▶ **WHAT IS EXPECTED**: Look through the material and copy each line holding "parts".

▶ **SUPPLIED RECORDS**:
* * * * * * * * *
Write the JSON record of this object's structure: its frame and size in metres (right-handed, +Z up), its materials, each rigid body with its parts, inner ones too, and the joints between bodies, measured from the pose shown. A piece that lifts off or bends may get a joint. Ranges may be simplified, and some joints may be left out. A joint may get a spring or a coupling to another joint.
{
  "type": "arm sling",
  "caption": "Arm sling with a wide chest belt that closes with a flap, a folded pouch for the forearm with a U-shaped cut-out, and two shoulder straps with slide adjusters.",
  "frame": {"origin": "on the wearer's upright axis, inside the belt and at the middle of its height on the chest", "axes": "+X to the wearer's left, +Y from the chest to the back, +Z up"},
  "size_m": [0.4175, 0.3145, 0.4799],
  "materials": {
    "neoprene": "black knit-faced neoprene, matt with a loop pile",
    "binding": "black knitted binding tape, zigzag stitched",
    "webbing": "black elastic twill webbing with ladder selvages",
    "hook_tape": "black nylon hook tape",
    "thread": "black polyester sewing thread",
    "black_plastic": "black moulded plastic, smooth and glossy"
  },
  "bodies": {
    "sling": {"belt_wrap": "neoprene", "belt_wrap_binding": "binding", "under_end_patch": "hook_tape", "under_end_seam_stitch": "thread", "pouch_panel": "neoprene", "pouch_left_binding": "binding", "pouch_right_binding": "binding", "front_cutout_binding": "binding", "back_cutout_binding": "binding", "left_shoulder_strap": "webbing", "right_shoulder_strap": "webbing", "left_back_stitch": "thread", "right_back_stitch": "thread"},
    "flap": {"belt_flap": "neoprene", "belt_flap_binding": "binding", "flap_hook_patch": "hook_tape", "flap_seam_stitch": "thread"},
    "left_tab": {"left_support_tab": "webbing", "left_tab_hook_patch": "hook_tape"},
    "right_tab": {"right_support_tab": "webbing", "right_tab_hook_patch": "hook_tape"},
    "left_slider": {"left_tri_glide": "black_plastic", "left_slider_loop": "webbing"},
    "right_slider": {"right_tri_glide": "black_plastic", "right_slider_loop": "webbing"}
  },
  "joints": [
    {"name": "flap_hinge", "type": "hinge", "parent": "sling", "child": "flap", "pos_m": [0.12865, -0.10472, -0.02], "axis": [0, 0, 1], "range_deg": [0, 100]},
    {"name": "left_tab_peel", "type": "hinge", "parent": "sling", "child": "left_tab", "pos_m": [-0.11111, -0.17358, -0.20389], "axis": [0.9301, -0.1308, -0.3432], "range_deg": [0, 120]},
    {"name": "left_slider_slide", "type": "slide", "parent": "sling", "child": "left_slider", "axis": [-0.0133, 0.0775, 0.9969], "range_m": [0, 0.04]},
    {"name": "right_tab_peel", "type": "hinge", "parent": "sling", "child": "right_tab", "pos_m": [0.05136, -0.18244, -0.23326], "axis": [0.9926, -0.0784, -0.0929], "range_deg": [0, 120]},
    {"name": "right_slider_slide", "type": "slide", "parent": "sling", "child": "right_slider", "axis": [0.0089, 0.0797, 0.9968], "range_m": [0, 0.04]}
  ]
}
* * * * * * * * *
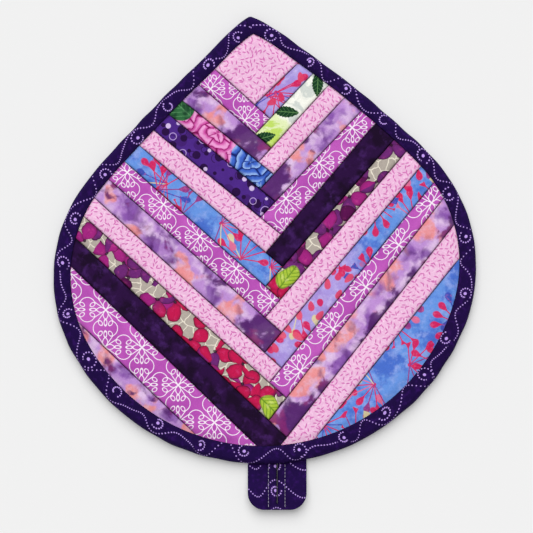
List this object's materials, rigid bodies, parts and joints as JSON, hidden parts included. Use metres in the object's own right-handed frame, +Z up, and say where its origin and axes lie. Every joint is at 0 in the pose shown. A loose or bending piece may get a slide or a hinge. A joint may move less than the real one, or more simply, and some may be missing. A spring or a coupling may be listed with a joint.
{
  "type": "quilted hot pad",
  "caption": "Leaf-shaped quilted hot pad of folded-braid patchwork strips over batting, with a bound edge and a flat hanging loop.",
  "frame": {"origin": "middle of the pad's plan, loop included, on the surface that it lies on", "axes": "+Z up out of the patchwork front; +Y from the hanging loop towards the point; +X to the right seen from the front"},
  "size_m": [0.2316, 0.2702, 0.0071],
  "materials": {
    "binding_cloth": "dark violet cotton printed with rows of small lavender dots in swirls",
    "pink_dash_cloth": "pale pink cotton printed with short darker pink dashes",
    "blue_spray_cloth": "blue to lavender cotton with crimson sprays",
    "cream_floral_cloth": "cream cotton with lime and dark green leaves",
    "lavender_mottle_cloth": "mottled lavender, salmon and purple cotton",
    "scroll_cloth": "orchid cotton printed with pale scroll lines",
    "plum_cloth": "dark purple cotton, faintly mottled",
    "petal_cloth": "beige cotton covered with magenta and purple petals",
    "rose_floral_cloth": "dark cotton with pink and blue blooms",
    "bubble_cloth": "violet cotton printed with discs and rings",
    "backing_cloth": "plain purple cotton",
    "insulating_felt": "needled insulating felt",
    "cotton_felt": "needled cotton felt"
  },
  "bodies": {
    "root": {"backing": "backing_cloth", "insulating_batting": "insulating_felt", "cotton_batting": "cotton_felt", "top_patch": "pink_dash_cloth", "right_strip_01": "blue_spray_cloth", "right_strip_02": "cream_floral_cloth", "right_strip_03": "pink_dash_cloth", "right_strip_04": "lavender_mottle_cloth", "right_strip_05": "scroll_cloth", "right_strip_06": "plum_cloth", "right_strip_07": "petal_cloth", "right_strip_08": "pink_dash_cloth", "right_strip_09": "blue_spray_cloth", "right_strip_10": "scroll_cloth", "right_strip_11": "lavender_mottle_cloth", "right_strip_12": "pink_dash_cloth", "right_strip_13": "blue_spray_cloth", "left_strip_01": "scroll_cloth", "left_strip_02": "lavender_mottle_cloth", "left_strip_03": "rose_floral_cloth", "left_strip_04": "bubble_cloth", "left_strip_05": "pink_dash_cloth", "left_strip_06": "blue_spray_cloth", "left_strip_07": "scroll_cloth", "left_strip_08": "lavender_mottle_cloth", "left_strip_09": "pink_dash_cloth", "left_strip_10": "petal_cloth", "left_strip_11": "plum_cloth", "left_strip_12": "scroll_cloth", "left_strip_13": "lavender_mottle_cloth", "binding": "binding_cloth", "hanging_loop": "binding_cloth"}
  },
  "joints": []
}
* * * * * * * * *
▶ **CORRECT ANSWER**:
Write the JSON record of this object's structure: its frame and size in metres (right-handed, +Z up), its materials, each rigid body with its parts, inner ones too, and the joints between bodies, measured from the pose shown. A piece that lifts off or bends may get a joint. Ranges may be simplified, and some joints may be left out. A joint may get a spring or a coupling to another joint.
List this object's materials, rigid bodies, parts and joints as JSON, hidden parts included. Use metres in the object's own right-handed frame, +Z up, and say where its origin and axes lie. Every joint is at 0 in the pose shown. A loose or bending piece may get a slide or a hinge. A joint may move less than the real one, or more simply, and some may be missing. A spring or a coupling may be listed with a joint.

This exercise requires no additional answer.